» PROBLEM DESCRIPTION: Repeat each line exactly as it is written.

» DATA SECTION:
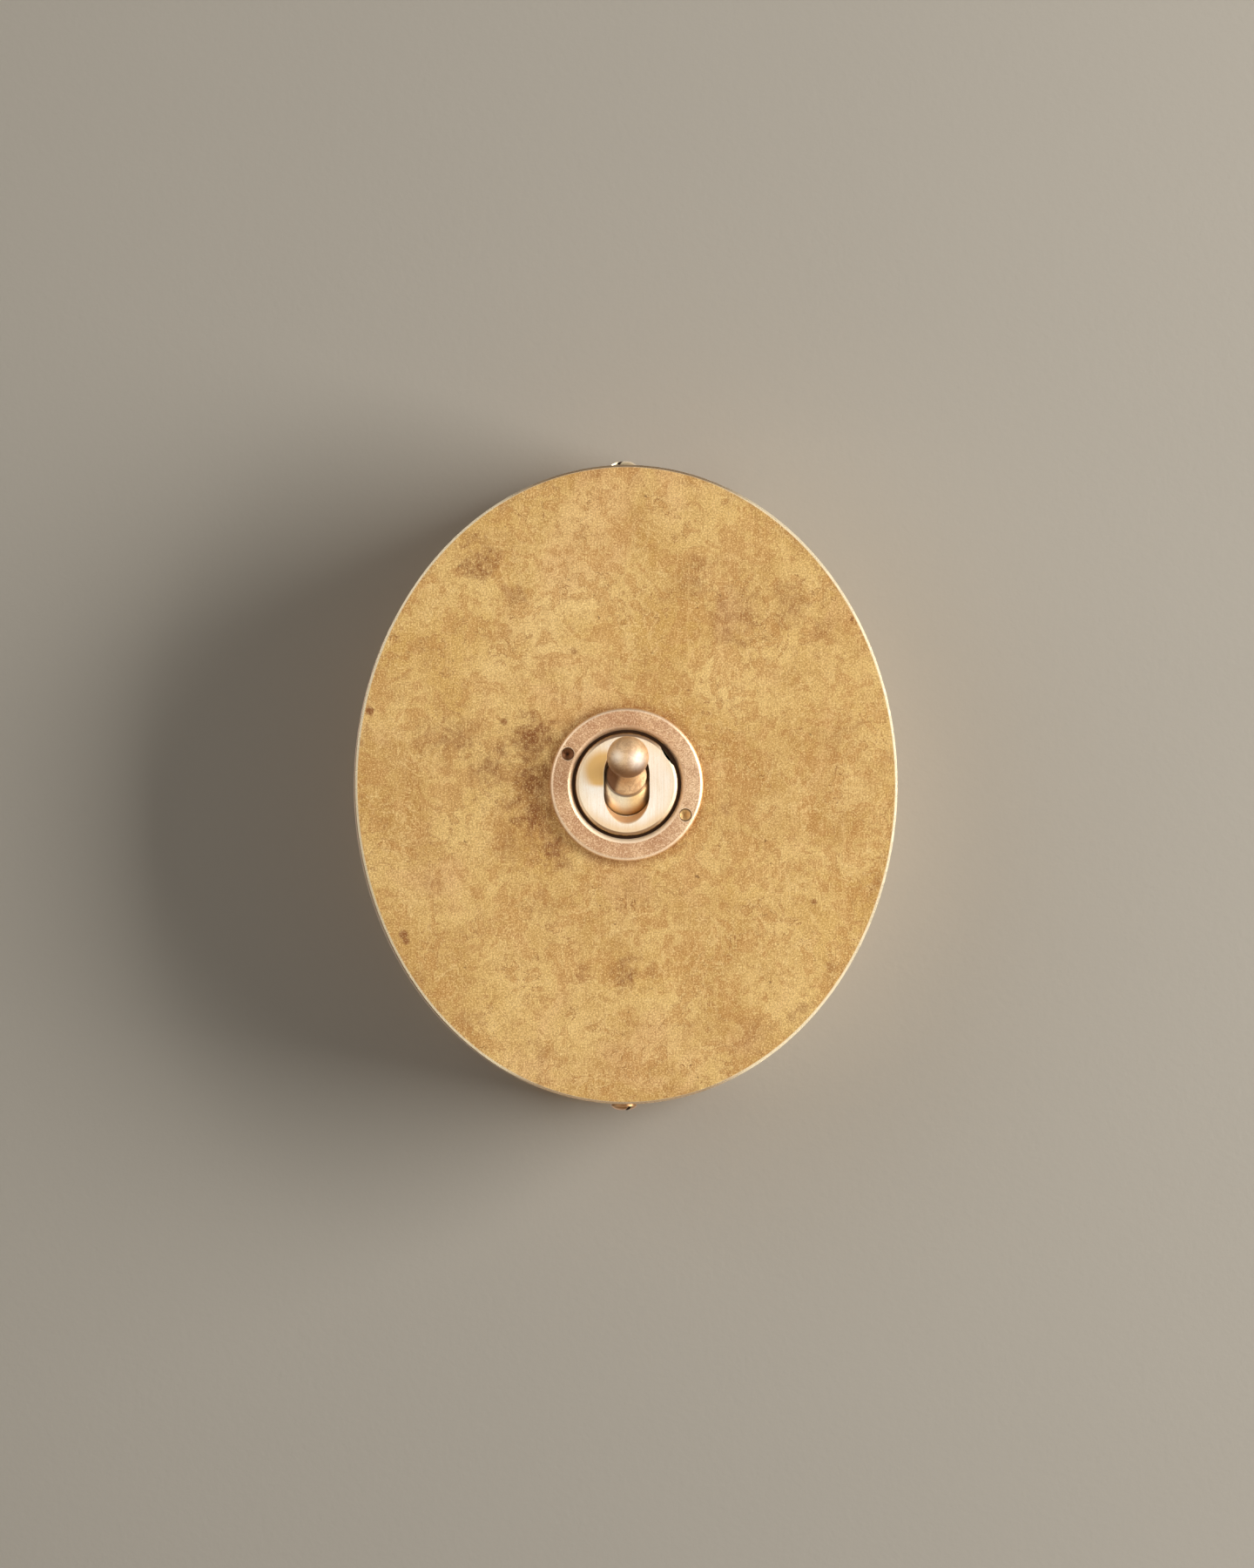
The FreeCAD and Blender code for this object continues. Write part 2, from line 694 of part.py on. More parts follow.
def make_fixed_contacts():
    """Two domed silver tips on the strips, just clear of the closed rivet."""
    back_y, at_z = moving_contact_back()
    dome_y = back_y + contact_gap
    edge = contact_dome_radius - math.sqrt(contact_dome_radius**2 - contact_radius**2)
    shape = turned([
        arc((0, dome_y),
            (contact_radius / 2, dome_y + contact_dome_radius
             - math.sqrt(contact_dome_radius**2 - (contact_radius / 2) ** 2)),
            (contact_radius, dome_y + edge)),
        line((contact_radius, dome_y + edge), (contact_radius, strip_front_y)),
        line((contact_radius, strip_front_y), (0, strip_front_y)),
        line((0, strip_front_y), (0, dome_y)),
    ])
    tips = []
    for side in (-1, 1):
        tip = shape.copy()
        tip.translate(V(0, 0, side * abs(at_z)))
        tips.append(tip)
    return Part.makeCompound(tips)


def body_screw_places():
    return [(body_screw_x, body_screw_z), (-body_screw_x, -body_screw_z)]


def countersink_profile(grow):
    """(radius, y) points of a countersunk screw, or of its hole when grown."""
    head = body_screw_head_radius + grow
    shank = body_screw_radius + grow
    end = floor_front_y + body_screw_bite + grow
    front = flange_front_y
    return [(0, front), (head, front), (shank, front + head - shank), (shank, end), (0, end)]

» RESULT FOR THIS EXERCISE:
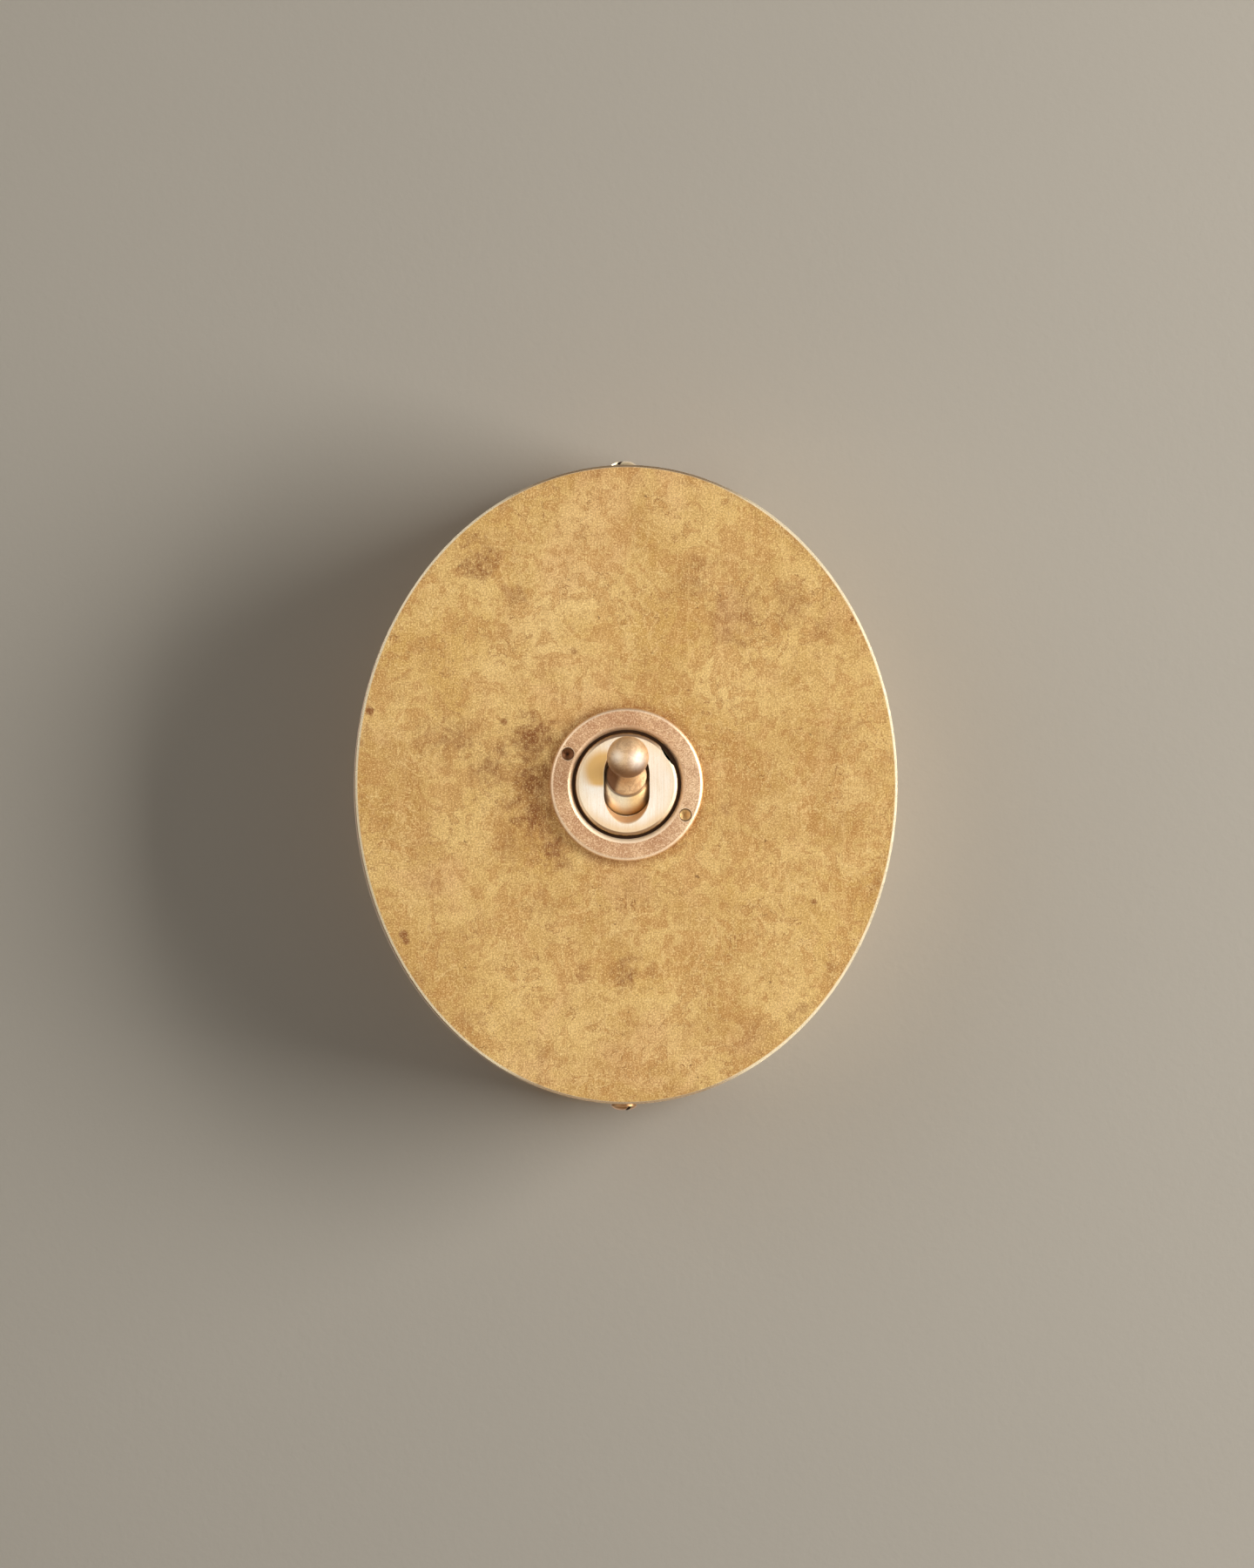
The FreeCAD and Blender code for this object continues. Write part 2, from line 694 of part.py on. More parts follow.
def make_fixed_contacts():
    """Two domed silver tips on the strips, just clear of the closed rivet."""
    back_y, at_z = moving_contact_back()
    dome_y = back_y + contact_gap
    edge = contact_dome_radius - math.sqrt(contact_dome_radius**2 - contact_radius**2)
    shape = turned([
        arc((0, dome_y),
            (contact_radius / 2, dome_y + contact_dome_radius
             - math.sqrt(contact_dome_radius**2 - (contact_radius / 2) ** 2)),
            (contact_radius, dome_y + edge)),
        line((contact_radius, dome_y + edge), (contact_radius, strip_front_y)),
        line((contact_radius, strip_front_y), (0, strip_front_y)),
        line((0, strip_front_y), (0, dome_y)),
    ])
    tips = []
    for side in (-1, 1):
        tip = shape.copy()
        tip.translate(V(0, 0, side * abs(at_z)))
        tips.append(tip)
    return Part.makeCompound(tips)


def body_screw_places():
    return [(body_screw_x, body_screw_z), (-body_screw_x, -body_screw_z)]


def countersink_profile(grow):
    """(radius, y) points of a countersunk screw, or of its hole when grown."""
    head = body_screw_head_radius + grow
    shank = body_screw_radius + grow
    end = floor_front_y + body_screw_bite + grow
    front = flange_front_y
    return [(0, front), (head, front), (shank, front + head - shank), (shank, end), (0, end)]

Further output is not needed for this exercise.